September: When the Board reaches decisions like that, they’ve pretty well figured out who they’re going to hire. The interesting thing here with the new CEO, CIO or CISO, they’re looking for people, oddly enough, who have breach experience—experience that will help them navigate over the next few years. Public relations remain engaged, they’re running with the company message, working its reputation, getting out there as much positive information and truthful information as they can. Now all the people who are going to be hurt and become victims form up and start bringing civil actions.
October: The new CEO and team have decided on what enhanced security they want to deploy immediately, they promised to increase the cyber budget by two or three times, and everybody in the company has to go through cyber training multiple times.
November: The federal and state fines are being levied, you know how much they want, and a lot of it is being driven again by the type of information that was taken. Equifax has paid over $700 million dollars in federal and state fines. Public relations is continuing their work.
December: The legal group continues the civil actions; public relations continues working and settlements are being agreed upon. Your one million record data breach has cost you now $48 million dollars. Two-thirds, so as you can see when you start taking that out over the next couple years you will be nipping at $100 million dollars.

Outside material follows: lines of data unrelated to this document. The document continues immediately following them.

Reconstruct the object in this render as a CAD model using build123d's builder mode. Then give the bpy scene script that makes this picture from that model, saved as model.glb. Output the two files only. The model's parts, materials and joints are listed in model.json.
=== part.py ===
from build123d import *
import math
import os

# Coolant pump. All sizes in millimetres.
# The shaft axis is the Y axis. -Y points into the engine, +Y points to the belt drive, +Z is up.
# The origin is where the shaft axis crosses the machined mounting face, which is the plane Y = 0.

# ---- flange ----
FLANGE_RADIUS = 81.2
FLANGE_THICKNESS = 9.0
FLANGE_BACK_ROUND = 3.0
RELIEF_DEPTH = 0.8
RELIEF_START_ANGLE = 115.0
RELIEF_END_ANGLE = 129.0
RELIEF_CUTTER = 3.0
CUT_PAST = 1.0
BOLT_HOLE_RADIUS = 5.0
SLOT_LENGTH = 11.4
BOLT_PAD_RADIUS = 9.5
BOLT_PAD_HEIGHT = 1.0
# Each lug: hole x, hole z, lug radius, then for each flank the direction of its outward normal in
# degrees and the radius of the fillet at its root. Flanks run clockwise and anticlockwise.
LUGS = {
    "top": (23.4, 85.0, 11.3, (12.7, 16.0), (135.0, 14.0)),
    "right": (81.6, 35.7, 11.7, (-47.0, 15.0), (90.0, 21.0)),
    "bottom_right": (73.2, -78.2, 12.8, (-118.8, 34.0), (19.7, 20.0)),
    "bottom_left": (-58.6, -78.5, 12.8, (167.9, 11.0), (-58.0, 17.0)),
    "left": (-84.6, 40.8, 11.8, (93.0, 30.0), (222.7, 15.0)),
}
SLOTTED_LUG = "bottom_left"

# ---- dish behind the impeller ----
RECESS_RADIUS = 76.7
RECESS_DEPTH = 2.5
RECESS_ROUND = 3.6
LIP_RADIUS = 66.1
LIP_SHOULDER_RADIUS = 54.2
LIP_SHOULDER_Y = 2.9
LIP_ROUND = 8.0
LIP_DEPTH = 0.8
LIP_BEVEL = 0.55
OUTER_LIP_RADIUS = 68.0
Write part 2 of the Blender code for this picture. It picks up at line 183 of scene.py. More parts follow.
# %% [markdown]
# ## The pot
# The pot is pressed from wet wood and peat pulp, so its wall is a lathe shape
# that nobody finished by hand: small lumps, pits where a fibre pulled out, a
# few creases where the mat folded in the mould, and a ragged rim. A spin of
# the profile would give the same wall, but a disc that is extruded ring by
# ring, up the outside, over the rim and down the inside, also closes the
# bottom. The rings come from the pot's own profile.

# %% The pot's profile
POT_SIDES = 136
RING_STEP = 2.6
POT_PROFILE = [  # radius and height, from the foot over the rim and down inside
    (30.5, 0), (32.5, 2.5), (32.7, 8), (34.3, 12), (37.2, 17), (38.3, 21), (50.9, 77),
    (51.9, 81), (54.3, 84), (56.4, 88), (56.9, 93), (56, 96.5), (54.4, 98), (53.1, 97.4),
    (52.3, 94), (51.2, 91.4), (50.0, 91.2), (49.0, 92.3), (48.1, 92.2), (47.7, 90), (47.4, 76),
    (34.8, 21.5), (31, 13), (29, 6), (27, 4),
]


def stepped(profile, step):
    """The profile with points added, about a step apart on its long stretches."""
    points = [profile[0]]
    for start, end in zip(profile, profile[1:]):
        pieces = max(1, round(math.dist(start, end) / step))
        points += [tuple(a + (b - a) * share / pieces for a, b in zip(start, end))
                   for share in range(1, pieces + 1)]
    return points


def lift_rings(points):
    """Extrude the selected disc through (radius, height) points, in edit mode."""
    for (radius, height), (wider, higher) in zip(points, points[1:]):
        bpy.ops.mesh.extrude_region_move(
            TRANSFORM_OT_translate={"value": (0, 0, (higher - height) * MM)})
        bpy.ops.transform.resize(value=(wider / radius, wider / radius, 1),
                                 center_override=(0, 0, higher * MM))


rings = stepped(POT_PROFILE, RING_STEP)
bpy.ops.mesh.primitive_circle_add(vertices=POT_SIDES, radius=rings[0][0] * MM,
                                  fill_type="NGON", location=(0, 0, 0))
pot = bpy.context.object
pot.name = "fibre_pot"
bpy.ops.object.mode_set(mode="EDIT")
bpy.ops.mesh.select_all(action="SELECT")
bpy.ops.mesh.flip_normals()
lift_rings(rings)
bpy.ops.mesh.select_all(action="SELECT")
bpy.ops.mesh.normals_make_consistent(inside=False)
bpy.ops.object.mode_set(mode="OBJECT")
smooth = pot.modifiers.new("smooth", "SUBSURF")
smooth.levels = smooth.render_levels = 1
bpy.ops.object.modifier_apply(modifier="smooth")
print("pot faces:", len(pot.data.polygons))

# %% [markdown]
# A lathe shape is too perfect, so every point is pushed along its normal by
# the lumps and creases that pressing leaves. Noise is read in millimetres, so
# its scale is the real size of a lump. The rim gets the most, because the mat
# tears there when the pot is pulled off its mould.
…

Let’s turn the conversation now to the people whose data, that you were entrusted to protect, have been affected. The average victim is losing $197 dollars. If they are a casualty of this breach, they could lose their job or contracts through no fault of their own.
The psychological effects of anger, annoyance, being cheated and, as you can see, most everybody just has a sense of helplessness. What is interesting here is that cyber-crime today in 2020 is tracking with what we’ll call physical crime—assaults and burglaries. People have that same emotional stress now about their electronic records as they do about their property.
Back at the shop employees have reputational issues, you have already lost some of your key members, and soon other staff will be lost. Those that work with the customers constantly having to defend and promise that they can and will do better. The media is nothing but negative press. You lost customers’ data. How dare you lose their data!
Social media is just a disruption and the people get a negative perception of technology; when someone really wants to come out and tout something new people just see it as another chance to be robbed. Morale, for obvious reasons, has reached a low point and that’s where the leadership has to come in—positive action and positive leadership.
Economically $197 dollars doesn’t sound like a lot, but when you take it times a million that’s a $197 million dollars that’s coming out of the people that trusted you to protect their information. And some of them will never be made whole. Example: In the 2020 settlement for Equifax, the court capped the top line claim to $20,000. If you lost $30,000, or $50,000, you lost money and you are not getting it back.
Of course with all these individuals and the way they feel, 80 percent of them said they will continue to use the internet despite the risk—so they will just become victims again when the next group gets hacked. Equifax lost control of 150 million records consisting of identities and financial information, almost half of Americans. To date, Equifax has paid out over $1.3 billion dollars.